Excerpts from the letters (original spelling):
“I am now a little more hurried than usual as corn tending is now in full operation. I am going through my corn the second time, my corn looks verry [sic!] well, but one piece of it looks rather unpromising at a distance. I planted it on stalk ground without so much as cutting the stalks and did not even get time to harrow the stalks down as I expected to do. So when I came to plow my corn, I had decidedly a hard show of heavy stand of dead stalks and a verry abundant undergrowth of weeds and grass enough to make a jerseyman ashamed to be caught in such a […?] <…>
I shall have to give you a specimen of my boy Ward’s poetry, or rather it is it verry pretty, Sunday School piece that he has perverted to his own scalawagerous notion: I want to spank my mother, She spanked me long ago, There is on Earth no other, That ever spanked me so.

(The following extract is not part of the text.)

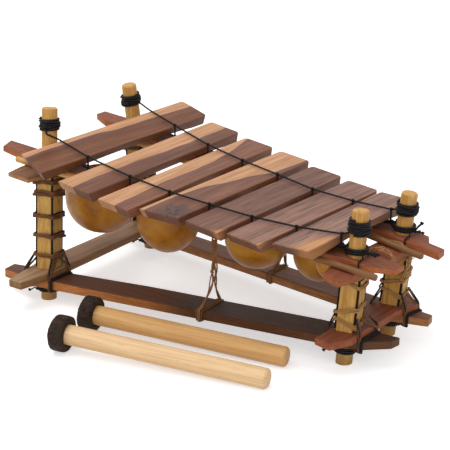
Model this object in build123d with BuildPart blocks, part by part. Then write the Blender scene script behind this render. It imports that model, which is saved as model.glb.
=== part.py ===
from build123d import *
import math
import os

# Seven-key balafon on a four-legged stand, with five gourd resonators and two mallets.
# Millimetres. X runs along the row of keys from the longest to the shortest, Y from front
# to back, Z up. The model is drawn about the middle of the stand and is moved as a whole
# by FRAME_SHIFT when it is written, so that the origin is at the middle of the footprint.
FRAME_SHIFT = (-1.25, 37.63, 0)

# Clearances
SEAT = 0.3
HOLE_GAP = 0.25

# Heights of the stand over the left and the right pair of posts, stacked from the floor up
LEFT_X = -189.0
RIGHT_X = 199.5
RAIL_HEIGHT = (16.5, 21.0)
RAIL_THICK = (11.0, 9.6)
LOW_CROSS_THICK = (9.5, 8.0)
LEG_HEIGHT = (114.4, 64.2)
TOP_CROSS_THICK = (5.2, 9.5)
FRONT_PLANK_THICK = 7.0
BACK_PLANK_THICK = 8.0
BOARD_EDGE = 0.8


def sloped(heights):
    """Plane through a height over the left posts and a height over the right posts."""
    run = RIGHT_X - LEFT_X
    rise = heights[1] - heights[0]
    return Plane(origin=(LEFT_X, 0, heights[0]), x_dir=(run, 0, rise), z_dir=(-rise, 0, run))


def stacked(below, thick):
    """Heights of a layer's upper face over the left and the right posts."""
    return tuple(low + deep for low, deep in zip(below, thick))


def height_at(heights, x):
    """Height of a sloped plane at x."""
    share = (x - LEFT_X) / (RIGHT_X - LEFT_X)
    return heights[0] + share * (heights[1] - heights[0])


RAIL_TOP = stacked(RAIL_HEIGHT, RAIL_THICK)
LOW_CROSS_TOP = stacked(RAIL_TOP, LOW_CROSS_THICK)
TOP_CROSS_UNDER = stacked(LOW_CROSS_TOP, LEG_HEIGHT)
DECK_LEVEL = stacked(TOP_CROSS_UNDER, TOP_CROSS_THICK)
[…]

Mary was in town a few weeks since and some of her friends tried to get her on the hay scales to weigh her, but she would not do that, but did yet on a smaller scale and was weighed. She does not allow me to tell her weight and I shall not do it, but if the scales had not had a weight capacity of over 205 pounds, they would not have told her weight.

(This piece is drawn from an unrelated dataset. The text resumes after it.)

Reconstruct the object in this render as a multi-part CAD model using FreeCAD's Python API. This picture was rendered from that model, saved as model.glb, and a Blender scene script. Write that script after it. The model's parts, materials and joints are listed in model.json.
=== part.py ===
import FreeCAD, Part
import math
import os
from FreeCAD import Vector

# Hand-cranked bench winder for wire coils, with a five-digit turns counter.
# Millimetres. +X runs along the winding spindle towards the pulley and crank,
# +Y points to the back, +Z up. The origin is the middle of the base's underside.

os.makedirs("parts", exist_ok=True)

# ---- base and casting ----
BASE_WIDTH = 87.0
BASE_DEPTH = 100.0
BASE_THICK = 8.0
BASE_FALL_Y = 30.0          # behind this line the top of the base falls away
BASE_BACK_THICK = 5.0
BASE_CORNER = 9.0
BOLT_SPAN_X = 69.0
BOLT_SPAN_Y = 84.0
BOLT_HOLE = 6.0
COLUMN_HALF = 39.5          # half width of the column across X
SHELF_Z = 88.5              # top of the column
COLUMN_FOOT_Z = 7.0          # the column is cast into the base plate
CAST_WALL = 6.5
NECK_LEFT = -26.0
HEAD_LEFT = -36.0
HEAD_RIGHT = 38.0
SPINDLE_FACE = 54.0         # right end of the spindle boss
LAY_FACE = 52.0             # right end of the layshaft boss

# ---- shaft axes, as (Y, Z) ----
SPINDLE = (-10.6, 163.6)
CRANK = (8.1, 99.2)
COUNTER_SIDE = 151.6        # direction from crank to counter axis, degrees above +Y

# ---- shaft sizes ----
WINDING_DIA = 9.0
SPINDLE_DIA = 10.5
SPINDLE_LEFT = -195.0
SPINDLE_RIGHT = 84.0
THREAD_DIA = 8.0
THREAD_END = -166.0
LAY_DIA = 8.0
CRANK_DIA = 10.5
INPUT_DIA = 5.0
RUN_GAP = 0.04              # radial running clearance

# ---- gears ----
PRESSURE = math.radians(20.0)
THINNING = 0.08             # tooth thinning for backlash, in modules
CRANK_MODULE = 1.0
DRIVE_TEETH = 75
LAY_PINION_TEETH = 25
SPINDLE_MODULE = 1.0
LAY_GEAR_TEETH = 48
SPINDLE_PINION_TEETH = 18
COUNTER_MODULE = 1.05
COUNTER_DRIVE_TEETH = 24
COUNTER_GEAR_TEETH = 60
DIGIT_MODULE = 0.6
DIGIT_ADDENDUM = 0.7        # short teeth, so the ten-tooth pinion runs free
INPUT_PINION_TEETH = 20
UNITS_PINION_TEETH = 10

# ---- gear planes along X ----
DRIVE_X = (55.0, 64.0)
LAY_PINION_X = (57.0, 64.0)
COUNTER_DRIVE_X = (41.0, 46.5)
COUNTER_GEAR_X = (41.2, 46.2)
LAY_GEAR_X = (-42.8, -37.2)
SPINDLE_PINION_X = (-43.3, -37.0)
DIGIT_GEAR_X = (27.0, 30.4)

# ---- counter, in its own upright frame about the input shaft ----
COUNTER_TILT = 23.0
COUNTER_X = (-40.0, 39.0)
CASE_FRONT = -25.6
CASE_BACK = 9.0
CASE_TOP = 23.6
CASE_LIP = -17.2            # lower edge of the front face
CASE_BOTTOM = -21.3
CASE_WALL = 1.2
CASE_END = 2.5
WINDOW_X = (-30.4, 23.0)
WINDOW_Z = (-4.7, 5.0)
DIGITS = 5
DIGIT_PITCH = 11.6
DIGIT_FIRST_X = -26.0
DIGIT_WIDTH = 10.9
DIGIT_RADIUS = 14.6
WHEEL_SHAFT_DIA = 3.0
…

Speaking of scales reminds me of one of my adventures. The last time I went to mill some boys were experimenting how much they could pull down on scales by sitting on the scale and taking hold under them & pulling down. They were anxious for me to show my strength & to gretify [sic!] them I [made?] a demonstation. A very little experiment satisfied me that there was strength enough in my arms to lift a weight of 300 pounds. This might have flatterd [sic!] me a little at the time, but after a few minutes the thought began to down on my mind that perhaps my arms might be stronger than my back. When my grist was put into the wagon I had it so arranged as to have a bag to my back as I rode home. At home I found an excuse which I thought justified me in asking a neighbour to carry my flour into the house & then concluded to do up a few little jobs about the house for a few days instead of some jobs that require some back bone.

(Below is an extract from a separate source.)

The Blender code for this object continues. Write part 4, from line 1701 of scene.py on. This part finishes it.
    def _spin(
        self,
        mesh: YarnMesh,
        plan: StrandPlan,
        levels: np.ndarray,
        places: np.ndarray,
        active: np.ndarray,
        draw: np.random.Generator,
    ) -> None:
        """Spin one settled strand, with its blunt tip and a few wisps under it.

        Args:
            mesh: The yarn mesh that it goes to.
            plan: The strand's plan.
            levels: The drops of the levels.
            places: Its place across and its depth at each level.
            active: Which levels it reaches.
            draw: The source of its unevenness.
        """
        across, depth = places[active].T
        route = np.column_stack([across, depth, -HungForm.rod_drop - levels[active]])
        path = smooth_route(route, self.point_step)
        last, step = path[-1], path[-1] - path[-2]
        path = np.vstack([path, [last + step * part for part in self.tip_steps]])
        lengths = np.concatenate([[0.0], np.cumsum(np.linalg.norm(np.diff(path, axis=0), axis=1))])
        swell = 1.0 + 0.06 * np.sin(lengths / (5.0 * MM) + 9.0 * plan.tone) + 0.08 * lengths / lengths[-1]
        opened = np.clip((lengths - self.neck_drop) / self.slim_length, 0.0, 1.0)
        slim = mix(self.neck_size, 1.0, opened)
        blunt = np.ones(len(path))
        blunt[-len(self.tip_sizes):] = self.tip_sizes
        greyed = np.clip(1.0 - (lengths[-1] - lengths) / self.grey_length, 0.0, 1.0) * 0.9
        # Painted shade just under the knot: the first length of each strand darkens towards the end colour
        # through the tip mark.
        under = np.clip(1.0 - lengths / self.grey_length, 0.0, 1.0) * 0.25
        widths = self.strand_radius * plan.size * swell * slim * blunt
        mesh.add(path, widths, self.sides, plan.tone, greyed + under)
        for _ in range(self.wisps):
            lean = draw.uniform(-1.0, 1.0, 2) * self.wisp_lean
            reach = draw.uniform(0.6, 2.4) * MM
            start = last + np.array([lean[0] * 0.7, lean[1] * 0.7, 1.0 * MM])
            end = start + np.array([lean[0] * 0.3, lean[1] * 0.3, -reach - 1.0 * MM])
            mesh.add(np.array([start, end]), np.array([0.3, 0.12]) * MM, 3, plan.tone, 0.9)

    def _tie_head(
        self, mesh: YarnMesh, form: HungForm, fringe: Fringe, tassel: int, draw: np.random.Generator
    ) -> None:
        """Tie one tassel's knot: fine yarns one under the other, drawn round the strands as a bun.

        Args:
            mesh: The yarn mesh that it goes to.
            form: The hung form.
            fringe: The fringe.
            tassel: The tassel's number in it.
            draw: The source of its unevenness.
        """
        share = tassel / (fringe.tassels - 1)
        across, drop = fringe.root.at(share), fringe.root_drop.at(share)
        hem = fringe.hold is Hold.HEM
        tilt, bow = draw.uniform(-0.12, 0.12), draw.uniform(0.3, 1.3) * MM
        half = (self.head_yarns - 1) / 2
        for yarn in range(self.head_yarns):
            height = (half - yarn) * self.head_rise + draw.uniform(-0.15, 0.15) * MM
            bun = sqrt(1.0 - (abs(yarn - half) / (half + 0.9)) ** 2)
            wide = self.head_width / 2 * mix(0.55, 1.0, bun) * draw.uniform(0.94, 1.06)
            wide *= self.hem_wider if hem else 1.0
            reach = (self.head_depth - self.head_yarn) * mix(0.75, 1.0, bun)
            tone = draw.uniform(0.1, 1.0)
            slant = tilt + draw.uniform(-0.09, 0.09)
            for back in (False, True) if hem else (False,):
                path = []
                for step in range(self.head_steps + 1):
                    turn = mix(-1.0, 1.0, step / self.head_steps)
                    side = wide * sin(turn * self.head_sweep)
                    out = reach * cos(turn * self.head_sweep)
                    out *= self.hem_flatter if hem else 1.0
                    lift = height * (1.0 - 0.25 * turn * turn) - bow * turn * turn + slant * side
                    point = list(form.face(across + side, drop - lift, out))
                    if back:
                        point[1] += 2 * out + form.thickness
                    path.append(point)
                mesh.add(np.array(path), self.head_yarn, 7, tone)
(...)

The female women[?] of the strong minded persuasion are now having a great time holding conventions to secure to themselves the right to vote. The matter comes before the people this fall and I am afraid the foolish enterprise will succeed. I hope the people of N. Jersey will keep their heads straight on that point. Lucy, chiefly for the sake of being on the contrary side, pretends to approve of the enterprise. She quotes with apparent approval the statements of Susan B. Anthony that her tomb shall bear her name of Susan B. Anthony and not Susan B. Wife or Widow of some fool or brute of a man <…> The female persuasion are now about to have a new rog[?] carpet to receive and entertain their company on…”
“Dear Aunt Sarah, I received a letter from you a short time ago and was very glad to hear from you. It rained same today but is clearing of [sic!]. Now we have a Sunday school at our school house and preaching every other Sunday. We only have three months school this summer, the school is only one third out. You said you had 400 chicken, I think that is a good many. You wanted to know if it did not make my hedache [sic!] to […?] corn, it does some time but not very often. Father got a few sweet potatoes and planted them, they are same of them coming up. We have never had any since we came to Marshall County. <…> I would be glad if you could come out here this summer and stay a long while. If aunt Emma comes out here don’t you think you will come out with her…
Dear cousin Lucy, I thought I would write you a few lines. I was glad to hear from you. You said you was going to write to cousin Bell. I would like to hear from her, I don’t know whether I owe her a letter or not. I got to school this summer and I like my teacher. Ward does not go this summer, he has to stay at home and work. Is your school out yet, I wish you was out here to go to school with me…”.